In a media environment that reflexively frames every celebrity split as a war, Fleur Shomo’s response is jarring in the best way. She described the past months as “a very disorienting and hurtful time to navigate” and acknowledged the grief of losing a marriage. But she also said she would always want to love and protect Caleb. She called their story “a good one.” That is not a performance of magnanimity for cameras. That reads like someone who genuinely loved a person and is choosing to honor that love even as the relationship transforms into something neither of them planned. [2]

It would be easy, and lazy, to treat Fleur as a sympathetic prop in Caleb’s story. She is not.
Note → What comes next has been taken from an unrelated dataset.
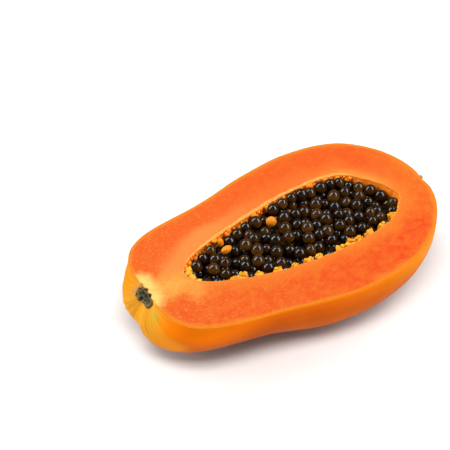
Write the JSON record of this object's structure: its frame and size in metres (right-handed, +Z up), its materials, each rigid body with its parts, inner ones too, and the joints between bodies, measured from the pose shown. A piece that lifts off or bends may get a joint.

She is a person who built a 14-year life with someone and is now publicly navigating the dissolution of that life with more dignity than most people manage in private. The entertainment media’s instinct to headline this as “wife reacts” flattens her into a reaction rather than a participant in a genuinely complicated human situation. Her grief and her generosity can coexist, and they clearly do. [2]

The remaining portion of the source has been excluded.